▶ _WORK REQUIRED_
Extract the first line through the line containing "const gripThickness = 0.8;" from the listing below, exactly as written.
- - -
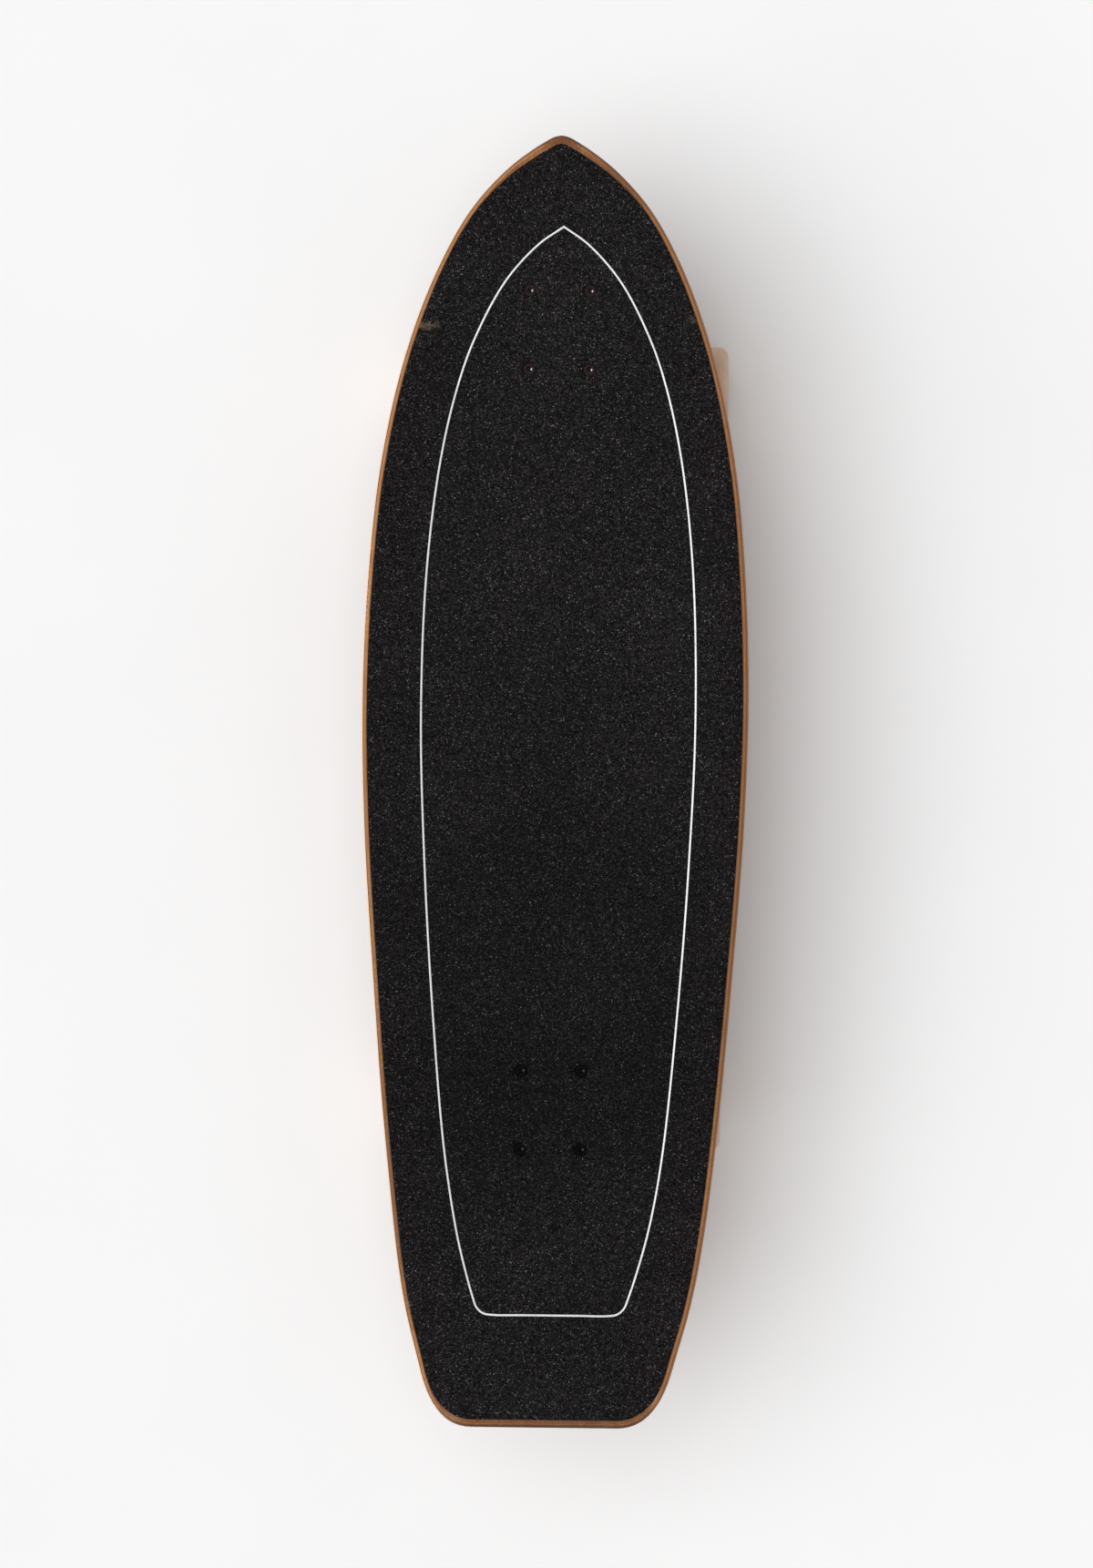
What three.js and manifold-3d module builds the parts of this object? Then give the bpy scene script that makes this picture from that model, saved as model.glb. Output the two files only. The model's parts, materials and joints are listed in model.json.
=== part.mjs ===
// Surf skateboard: a pointed, kicked deck on a swing-arm front truck and a plain rear truck.
// Millimetres. +Y points to the nose, +X to the rider's right, +Z up from the floor.
import * as THREE from "three";
import { mergeVertices } from "three/addons/utils/BufferGeometryUtils.js";
import Module from "manifold-3d";

const wasm = await Module();
wasm.setup();

// Clearances shared by every piece
const seatGap = 0.3;
const runGap = 0.3;
const cutOverrun = 4;

// Deck
const deckLength = 879;
const deckWidth = 265;
const deckThickness = 10.5;
const topRoundover = 3.6;
const bottomRoundover = 2.8;
const flatHalfWidth = 45;
const concaveDepth = 7;
const noseLift = 5;
const noseLiftRun = 85;
const kickStart = 167;
const kickBendRun = 41;
const kickAngle = THREE.MathUtils.degToRad(14);
const tailFlatHalf = 49.1;
const tailCornerHalf = 74.2;
const tailFadeShare = 0.6;

// Grip sheet
const gripInset = 4.2;
const gripThickness = 0.8;

// Deck bolts, on the usual truck pattern
const patternWidth = 41.3;
const patternLength = 53.98;
const frontPatternFromNose = 133.2;
const rearPatternFromTail = 210.6;
const boltRadius = 2.4;
const boltHeadRadius = 4.4;
const boltSocketRadius = 1.8;
const boltSocketDepth = 1.6;
const boltHoleRadius = 2.8;
const locknutAcross = 9.5;
const locknutHeight = 6;
const boltTail = 1;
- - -
▶ _RESPONSE TO THIS TASK_
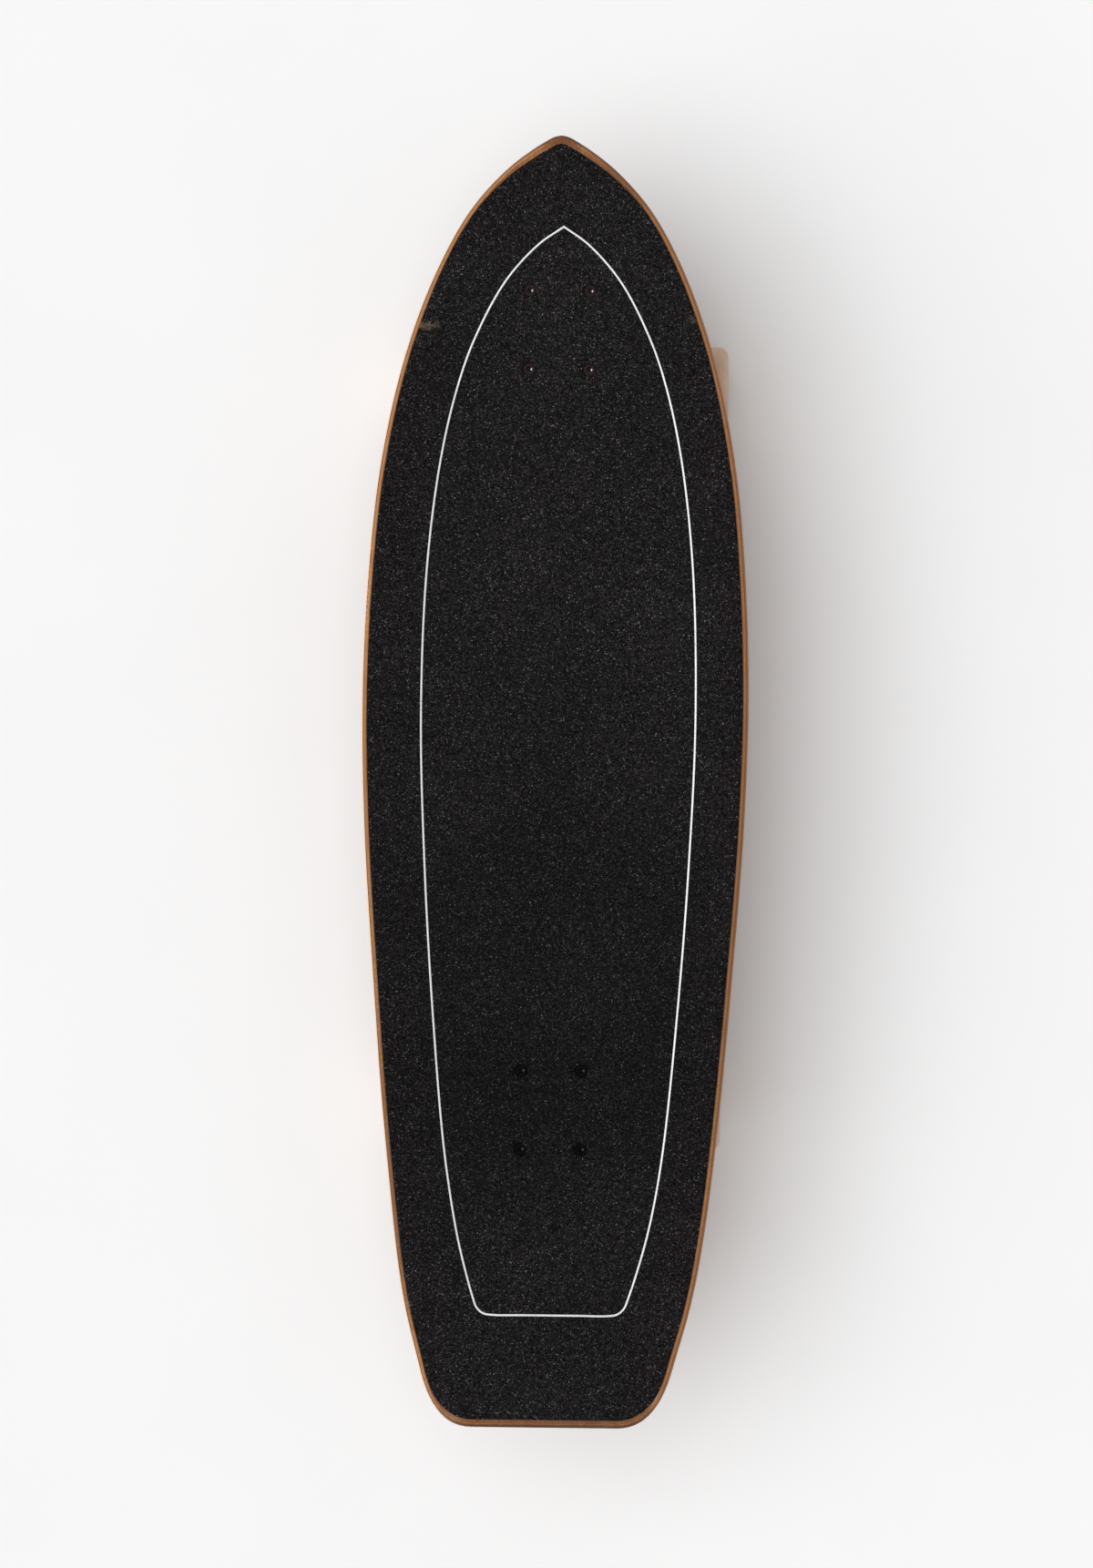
What three.js and manifold-3d module builds the parts of this object? Then give the bpy scene script that makes this picture from that model, saved as model.glb. Output the two files only. The model's parts, materials and joints are listed in model.json.
=== part.mjs ===
// Surf skateboard: a pointed, kicked deck on a swing-arm front truck and a plain rear truck.
// Millimetres. +Y points to the nose, +X to the rider's right, +Z up from the floor.
import * as THREE from "three";
import { mergeVertices } from "three/addons/utils/BufferGeometryUtils.js";
import Module from "manifold-3d";

const wasm = await Module();
wasm.setup();

// Clearances shared by every piece
const seatGap = 0.3;
const runGap = 0.3;
const cutOverrun = 4;

// Deck
const deckLength = 879;
const deckWidth = 265;
const deckThickness = 10.5;
const topRoundover = 3.6;
const bottomRoundover = 2.8;
const flatHalfWidth = 45;
const concaveDepth = 7;
const noseLift = 5;
const noseLiftRun = 85;
const kickStart = 167;
const kickBendRun = 41;
const kickAngle = THREE.MathUtils.degToRad(14);
const tailFlatHalf = 49.1;
const tailCornerHalf = 74.2;
const tailFadeShare = 0.6;

// Grip sheet
const gripInset = 4.2;
const gripThickness = 0.8;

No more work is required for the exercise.